GNPA improved to 3.89 percent from 4.84 percent, and collection efficiency for Q4 FY26 stood at 96.43 percent, up 336 basis points from 93.07 percent in Q4 FY25. The X-bucket collection efficiency improved to 99.82 percent from 98.97 percent, indicating that portfolio slippage from the performing book has almost entirely stabilised.

Two structural risks that drove the FY25 stress (political disruptions in Bihar and sector-wide overleveraging among JLG borrowers) appear to have largely played out. The company describes Bihar’s legislative developments as having “proved inconsequential.” That said, the numbers remain provisional and unaudited, and investors should treat the credit cost figure as directional until the statutory audit is concluded.

The JLG-to-Non-JLG loan mix shifted meaningfully from 97:3 in March 2025 to 83:17 in March 2026, with the individual loan and micro-LAP portfolio growing to Rs. 2,387 crore and carrying near-zero delinquency. This diversification is worth tracking for a reason beyond mix management: individual and secured products typically carry lower credit costs and more predictable cash flows than group lending, which tends to be more vulnerable to localised distress events. If Muthoot Microfin can sustain a 17–20 percent non-JLG mix over the next two to three years, it materially de-risks the book against future MFI sector cycles.

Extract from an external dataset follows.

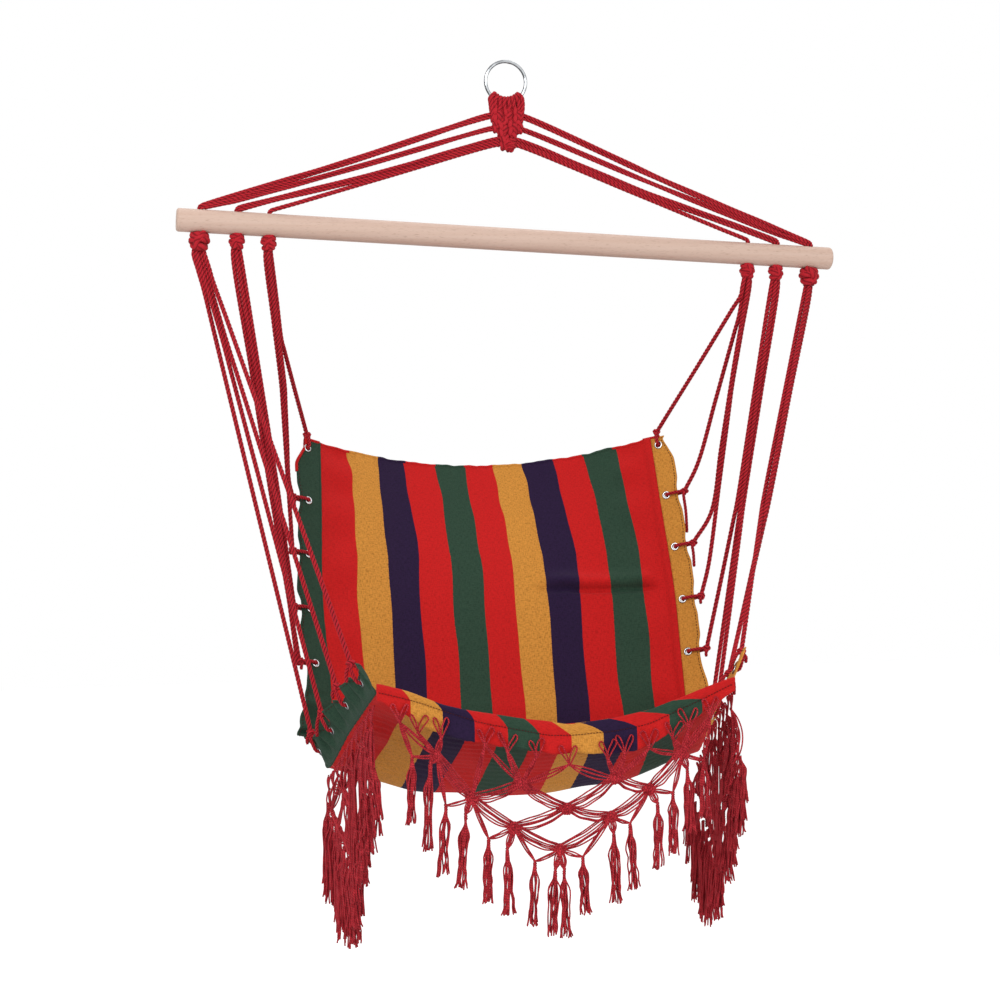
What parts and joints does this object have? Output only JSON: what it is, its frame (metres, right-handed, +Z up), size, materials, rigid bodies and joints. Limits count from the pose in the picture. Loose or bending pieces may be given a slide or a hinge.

The company raised Rs. 9,537 crore during FY26 against Rs. 7,375 crore in FY25, including Rs. 3,290 crore via PTCs at an average cost of 9.1 percent, Rs. 865 crore through listed NCDs, and Rs. 133 crore via external commercial borrowings. Borrowing cost declined from 11.02 percent in Q4 FY25 to 10.27 percent in Q4 FY26. CRISIL upgraded its outlook on long-term facilities to ‘Positive’ while maintaining the ‘CRISIL A+’ rating, a meaningful signal for future liability-side costs, given that a full upgrade to AA- would substantially expand the lender’s institutional investor base.

Business Overview

Founded in 1992 and a subsidiary of the Muthoot Pappachan Group, Muthoot Microfin Limited is the second-largest NBFC-MFI in India by gross loan portfolio, following its IPO in 2023.